Why you get a CARC 4 denial
- A modifier was missing, wrong, or not supported by the documentation.
- A modifier was placed on a code type that doesn't accept it (e.g., an E/M-only modifier on a procedure).
- The payer's edit expected a specific modifier to show a distinct or reduced service.
How to fix or appeal CARC 4
- Compare the billed code + modifier against the documentation and the payer's edit.
- Append or correct the supported modifier (25, 59/X{EPSU}, 76/77, LT/RT, etc.) where the record supports it.
- Resubmit as a corrected claim — no formal appeal needed for most modifier fixes.

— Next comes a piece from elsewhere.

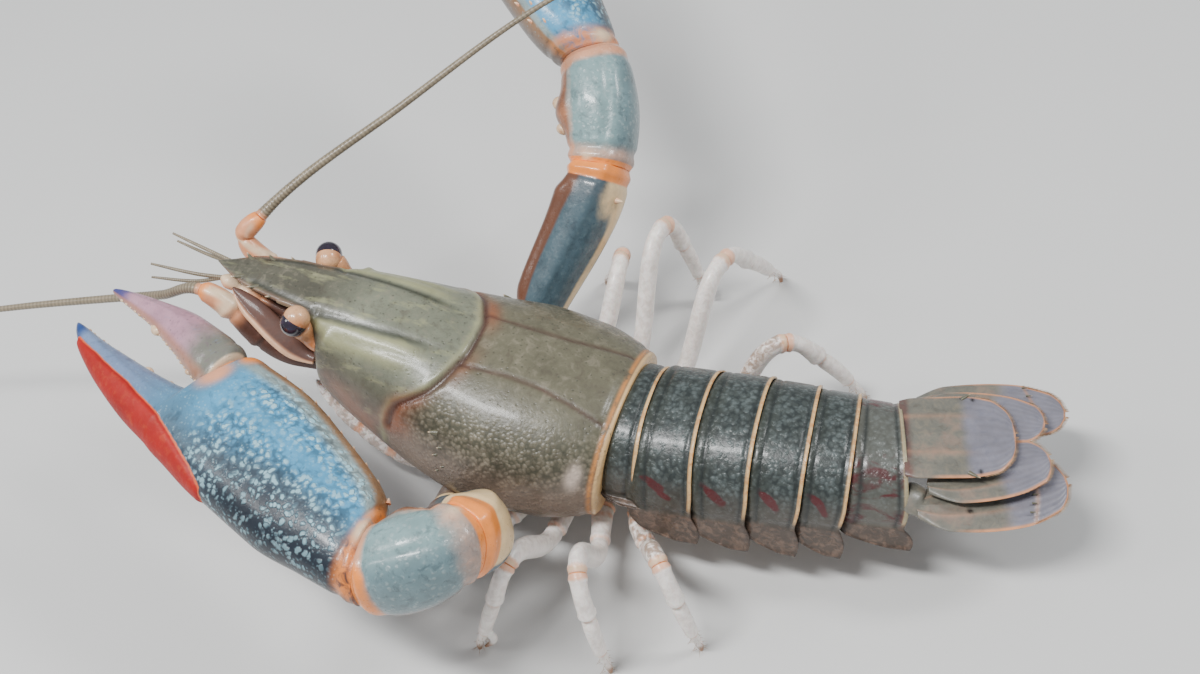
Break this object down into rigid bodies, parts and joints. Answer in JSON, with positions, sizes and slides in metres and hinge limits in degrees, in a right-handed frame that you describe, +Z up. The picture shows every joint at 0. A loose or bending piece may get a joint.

This is usually a corrected-claim fix, not an appeal — once the right modifier is supported by the chart.
CARC 4 — FAQ
Is CARC 4 appealable?
Often it's corrected and resubmitted rather than appealed — you fix or add the supported modifier and rebill. If the payer is wrong about the edit and your documentation supports a distinct service, a reconsideration with records can follow.
What modifiers fix CARC 4?
It depends on the service — commonly 25 (distinct E/M), 59 or the X{EPSU} subset (distinct procedural service), or 76/77 (repeat) — but only when the documentation supports them. A modifier should never be added just to force payment.